SPACE FLIGHT CAPABILITIES:
"Within this appropriation, two major subcategories of funding exist, space flight and aerospace technology. Funding in the space flight category is provided for continued development and operation of the International Space Station, operations and upgrades to the performance and safety of the space shuttle, and flight support operations. Funding in the aerospace technology category includes the space launch initiative, mission and science measurement technology, and innovative technology transfer partnerships.... The Committee has taken no action at this time with regard to the International Space Station, the Space Shuttle program, the Orbital Space Plane program, or the Next Generation Launch Technology program. All of these programs will undoubtedly undergo significant transformation in the coming weeks as the results of the Columbia Accident Investigation Board's work is published and discussed. The Committee will use the report of the Board, and NASA's proposed response to the Board's findings and recommendations, as the basis for final action on the fiscal year 2004 budget proposal. The Committee has taken this position at this time because it expects the Board's recommendations to be far- reaching and significant. The Committee expects NASA to provide its plan of action for implementing the Board's recommendations to the Congress as soon as possible, with at least preliminary budget implications formally submitted to the Committee no later than September 15, 2003."
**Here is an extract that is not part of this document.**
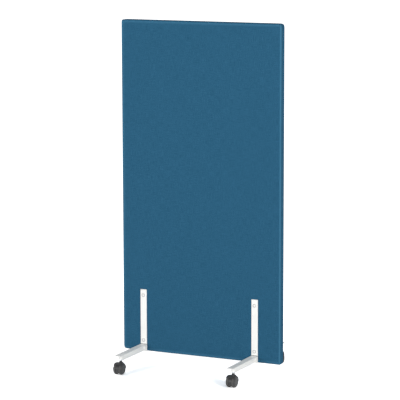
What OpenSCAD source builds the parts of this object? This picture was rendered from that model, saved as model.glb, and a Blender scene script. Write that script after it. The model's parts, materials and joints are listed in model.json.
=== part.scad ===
// Rolling partition: an upholstered panel on four bolted T feet with twin-wheel casters.
// The origin is on the floor under the middle of the panel: +Z up, -Y front, +X right.
// All sizes are in millimetres.

/* [Panel] */
// Width of the panel, side to side
panel_w = 750; // [600:10:1200]
// Height of the panel
panel_h = 1450; // [900:10:1800]
// Thickness of the panel over the cloth
panel_t = 40; // [34:1:60]
// Radius of the four corners, seen from the front
corner_r = 7; // [5:1:20]
// Radius of the padded edges
edge_r = 4; // [3:0.5:14]
// Thickness of the cloth
cloth_t = 1; // [0.6:0.1:2]
// Thickness of the foam under the cloth
foam_t = 5; // [3:0.5:8]

/* [Timber frame] */
// Width of the stiles and the top rail
timber_w = 45; // [30:1:60]
// Timber of the bottom rail above the lower bolts
rail_over_bolt = 27; // [15:1:60]
// Fixing board above the upper bolts
board_over_bolt = 70; // [20:1:150]
// Fixing board past the middle of its brackets
board_past = 35; // [15:1:60]
// Diameter of the frame screws
screw_d = 5; // [4:0.5:6]
// Length of the frame screws
screw_l = 80; // [70:1:100]
// Distance of the frame screws from the ends of each joint
screw_edge = 12; // [8:1:15]

/* [Foot brackets] */
// From the left edge of the panel to the middle of its brackets
left_inset = 102; // [80:1:250]
// From the right edge of the panel to the middle of its brackets
right_inset = 117; // [80:1:250]
// Width of the upright bars and of the foot flanges
bar_w = 29; // [26:1:50]
// Height of the upright bars
upright_h = 275; // [180:5:500]
// Thickness of the upright bars
upright_t = 4; // [3:0.5:8]
// Radius of the upright bars' top corners
upright_r = 1.5; // [0.5:0.5:6]
// Length of the foot bars, from the upright to the tip
foot_l = 250; // [150:5:400]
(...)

"The Committee remains committed to the full scientific utilization of the International Space Station (ISS), which will require a robust and expeditious means by which station crew can return safely to Earth in the case of an emergency. The Committee recognizes that NASA is in the process of using independent review teams to evaluate the costs and benefits of developing a reusable or expendable Orbital Space Plane (OSP) crewed system, which will return crew from, and soon thereafter transport crew to, the ISS. The Committee emphasizes its intent that full scientific utilization of the ISS begin as soon as possible, and therefore an American crew return and transport capability should be developed as expeditiously as possible.... Therefore, NASA is directed to provide to the Committee within ninety days of enactment of this act a report on the costs and benefits of both reusable and expendable architectures for the OSP crewed system, including the implications of each architecture type on the development timeline for a system that meets NASA's OSP Level I requirements. In addition, NASA is directed to notify the Committee before it takes any action that would preclude the OSP crewed system from eventually being integrated with a reusable launch booster."
"In the past, this Committee and the Congress have been staunch supporters of NASA's efforts to upgrade its shuttle fleet in the areas of safety and reliability and has provided all amounts requested for upgrades only to see significant upgrades canceled or deferred due to technological obstacles or cost constraints. The Committee therefore is pleased that NASA has initiated a new process that will integrate safety, supportability, obsolescence, infrastructure, and ground systems associated with the shuttle. The Committee expects that this overall process will result in long range plans for the shuttle, a prioritized list of investments, and a formal selection process for those investments that will achieve the goal of safe and efficient shuttle operations."
"The Committee is aware of a concern in the graduate education community that the current level of stipends in NASA's Graduate Student Research Program and the Earth System Science Fellowship are lagging the level in other areas of the Federal government and that participation in the programs by the best and brightest is therefore jeopardized. The Committee believes that NASA's investment in graduate education tries to fill a crucial funding gap in much the same way that NASA support for basic and applied research fills a gap in those programs. When the NASA investment in graduate education via stipends is increased, the rewards to NASA will increase. The Committee directs NASA to evaluate the stipend level in its programs and report to the Committee on actions it will take to increase the level of stipend for its programs. Additionally, the Committee directs NASA to evaluate and report on the value of expanding its use of graduate fellowships to all NASA science offices."
While no total amount is specified for all of NASA's education programs, $25.3 million is recommended for the National Space Grant College and Fellowship program. The report states, "The Committee remains concerned that NASA is no closer to solving its workforce problems than at this time a year ago. At that time, the Committee had directed NASA, in cooperation with the Nation's leading research universities, to develop a comprehensive plan and implementation strategy that will result in an increase in the number of students pursuing advanced degrees. While the education budget indicates NASA has a program of Explorer Academies starting in fiscal year 2003, very little information is provided which would give the Committee an assurance that this program will energize student interest in science, engineering, mathematics or other disciplines needed for NASA's future workforce. Likewise, the Education Base Program is listed in the budget material as being ‘under review' for alignment with new priorities. While this budget material in no way justifies the requested funding level of $169,800,000, the Committee has provided the budget request and directs NASA to inform the Committee expeditiously on its detailed plans for an education program in fiscal year 2004." (House and Senate bills to provide NASA with more flexibility in workforce recruitment and retention, H.R. 1085 and S. 610, have been passed by the House Science Committee and the Senate Governmental Affairs Committee, respectively.)